The wording is a no brainer. The county could support multiple Promise Zones
for every city within its boundary; and one unincorporated application. As NSEDA's application
was the only application involving an unincorporated area (that can also include incorporated cities),
the county had no legal reason to reject it. NSEDA's
Promise Zone was to be managed by the Desert Mountain Resource Conservation & Development Council;
subsequently, there would be little county involvement of its resources.
NSEDA's Promise Zone would greatly benefit the taxpayers of the High Desert
that the county's civil servants are obligated to support in a non-discriminatory manner.
A meeting with Devereaux and county counsel, long before the county's
rejection, should have taken place with the Project Manager. The county needed to realize
that if it was going to endorse the City of San Bernardino's application, it would not be allowed
to discriminate by not supporting NSEDA's application. It should have been made clear that
NSEDA would not tolerate illegal favoritism.
While the NSEDA team was all too quick to throw in the towel, the Newberry
Springs Community Alliance is currently seeking answers from the county and pursuing the matter.
Deel is calling for a NSEDA General Meeting for Tuesday, April 12, 2016,
at 5:30 P.M. at the Newberry Springs Community Services District building. He
proposes to publicly update the results of the Promise Zone and introduce proposed Bylaws
for a proposed non-profit corporation.
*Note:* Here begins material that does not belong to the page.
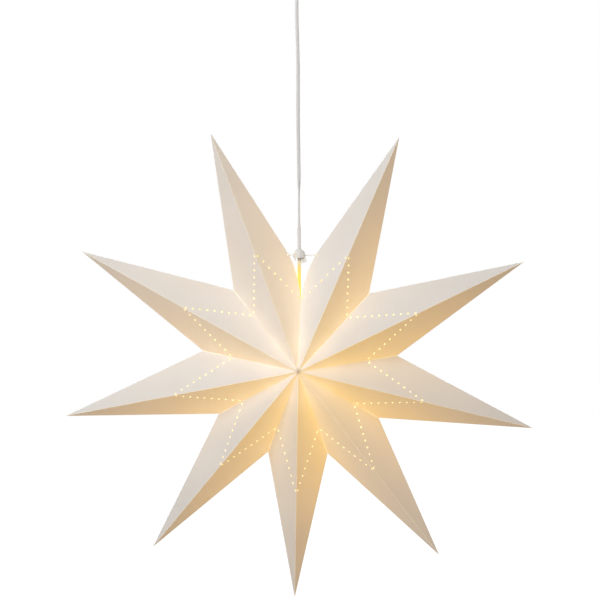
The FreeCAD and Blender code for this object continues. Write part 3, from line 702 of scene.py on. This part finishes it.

Paul Deel claims that the proposed Bylaws were
approved by "your formation committee." Well, I was elected to be on that committee
and Deel didn't even inform me of the vote meeting. Let it be known, I do not approve of
portions of the proposed Bylaws. The approving committee merely consisted of Paul Deel,
his wife, and Vickie Paulsen.
This commentary is only skimming the surface of NSEDA's problems and questions
I have regarding the Promise Zone process that have never been answered. Like
the Property Owners, NSEDA has managerial problems. Both organizations are in need
of greater community involvement if they are to survive and the community prosper.